The hardest part is that nothing is “wrong” enough to demand fixing. You’re functioning and meeting deadlines. You’re answering emails. You’re making coffee, making meals, paying bills, getting through the day. From the outside, everything looks fine. From the inside, it just feels… muted. Like life is being played through a layer of thick glass.

And yet, on the days when the sun breaks through, the difference is immediate and undeniable. Energy rises while thoughts feel clearer. Even simple tasks feel lighter. You’re reminded that the system still works – it’s just been starved of light and stimulation. That’s when it becomes obvious: winter doesn’t usually knock you down. It slowly turns the volume down and waits to see if you notice.

Working from home removes many of the natural “reset points” that keep days distinct. No walking into a building. No seeing different faces. No change of scenery unless you force it. The same room becomes an office, a lunchroom, a break room, and an evening space. Without boundaries, time loses its shape.

So you have to create your own signals. Your own markers that say, “The day is starting now.” A walk, even in the cold. A change of clothes. Music instead of silence. A deliberate decision to sit somewhere different, to open the blinds, to step outside and let the winter air shock your system awake. It’s not about fighting winter. It’s about not letting it quietly put you into emotional low-power mode.

January doesn’t scream. It whispers. It nudges you toward stillness, toward sameness, toward the idea that tomorrow will look exactly like today, so why rush? And if you’re not careful, you start to live as if time itself is on pause. But it isn’t. The days are moving. The light is slowly returning. The season will shift, whether you notice or not.

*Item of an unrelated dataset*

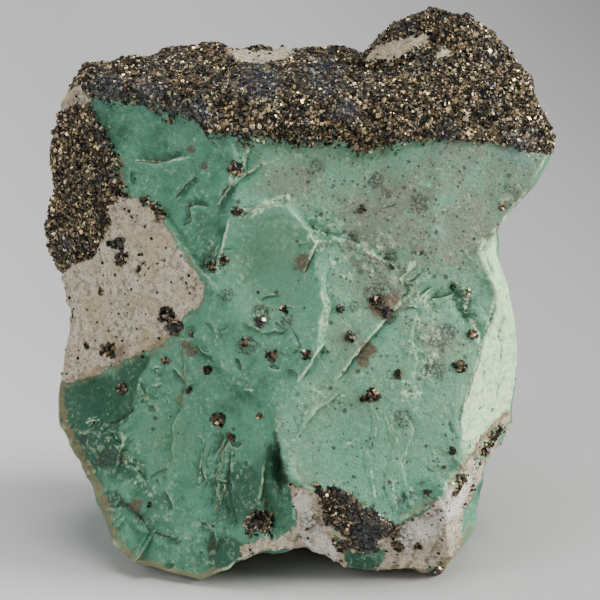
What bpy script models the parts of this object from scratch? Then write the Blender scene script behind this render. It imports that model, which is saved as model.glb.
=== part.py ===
"""A raw variscite specimen: one broken lump of green variscite with the dark pyrite crust that grew over
its top, the pyrite mass and pale matrix on its left flank, and the pale matrix under its front edge.

It is one natural piece, so it is one closed solid. Its outline and the faces on its front are placed in
the frame of a picture 600 pixels wide and high, taken from 15 degrees above, and every other surface is
placed in the specimen's own millimetres: +X to the right, +Y away from the viewer, +Z up, with the
surface it stands on at Z = 0.
"""

import math

import bmesh
import bpy
import numpy as np
from mathutils import Vector, noise

# Driving dimensions, in millimetres unless a name says otherwise.
MM = 0.001
PIXELS_PER_MM = 8.2
EYE_HEIGHT_DEG = 15.0
EYE_DISTANCE = 330.0
MIDDLE_PX = (297.0, 297.0)
MIDDLE_HEIGHT = 31.2
TOP_HEIGHT = 57.4
TOP_SLOPE = 0.07
TOP_FRONT = -9.0
FURTHEST = 60.0
TRIANGLES = 9000
FLOOR_SNAP = 0.05

# The middle of the finished specimen's box, which is moved to X = 0, Y = 0.
BOX_MIDDLE = (0.23, 0.94, 0.0)

# The hump at the back right of the crust: its middle, its half length and half depth, and its rise.
HUMP_MIDDLE = (17.0, 12.5)
HUMP_REACH = (12.0, 9.5)
HUMP_RISE = 6.0

# How the flanks draw in behind the widest outline.
FLANK_START = 4.0
FLANK_CURVE = 13.5

# Lumps on the broken surface: (size, height).
CRUST_LUMPS = (4.2, 1.1)
CRUST_KNOBS = (1.7, 0.5)
STONE_LUMPS = (9.0, 0.7)
STONE_CHIPS = (3.0, 0.28)

# The shallow hollow under the base, which leaves it standing on its rim: its middle, radius and depth.
FOOT_HOLLOW_MIDDLE = (3.0, -3.0)
FOOT_HOLLOW_RADIUS = 13.0
FOOT_HOLLOW_DEPTH = 1.3

# Rounds of smoothing, which wear the broken edges.
WORN_ROUNDS = 2

# The outline of the whole specimen, in pixels, clockwise from the right end of the crust.
OUTLINE = [
    (552, 150), (530, 188), (508, 215), (497, 230), (498, 255), (508, 290), (513, 320), (518, 355),
    (516, 380), (511, 410), (505, 431), (487, 458), (483, 482), (475, 526), (455, 553), (440, 576),
    (410, 567), (375, 571), (345, 568), (325, 554), (300, 546), (270, 547), (250, 554), (225, 572),
    (200, 580), (170, 571), (135, 560), (115, 545), (108, 520), (92, 484), (73, 452), (58, 425),
    (58, 396), (68, 360), (74, 322), (68, 298), (62, 274), (50, 238), (42, 200), (46, 160),
    (57, 125), (64, 90), (84, 69), (112, 55), (130, 43), (160, 45), (190, 41), (208, 46),
    (240, 53), (268, 45), (298, 55), (312, 46), (362, 58), (380, 38), (403, 22), (430, 14),
    (465, 17), (490, 36), (508, 56), (526, 77), (530, 100), (545, 124),
]

# The front edge of the crust: (pixel across, pixel down, depth towards the viewer in millimetres).
CRUST_LIP = [
    (56, 104, 1.0), (92, 97, 7.4), (125, 102, 9.8), (142, 104, 11.0), (165, 112, 12.6), (198, 118, 14.2),
    (206, 127, 14.6), (240, 135, 15.2), (300, 142, 15.6), (345, 142, 15.5), (362, 157, 15.2),
    (388, 142, 14.6), (430, 137, 13.7), (470, 138, 12.9), (520, 148, 11.6), (552, 154, 10.2),
]
CRUST_BACK_SLOPE = 0.32
CRUST_REACH_PX = 5.0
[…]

The challenge, especially when you’re alone with your thoughts and your screen, is to stay engaged enough to feel the movement – to remind yourself that you’re not stuck, just temporarily dimmed. And the solution? Remind yourself that you made it through another one. Keep busy, keep engaged, keep positive, and keep planning for next winter when you hope to be down south for five months – or maybe permanently.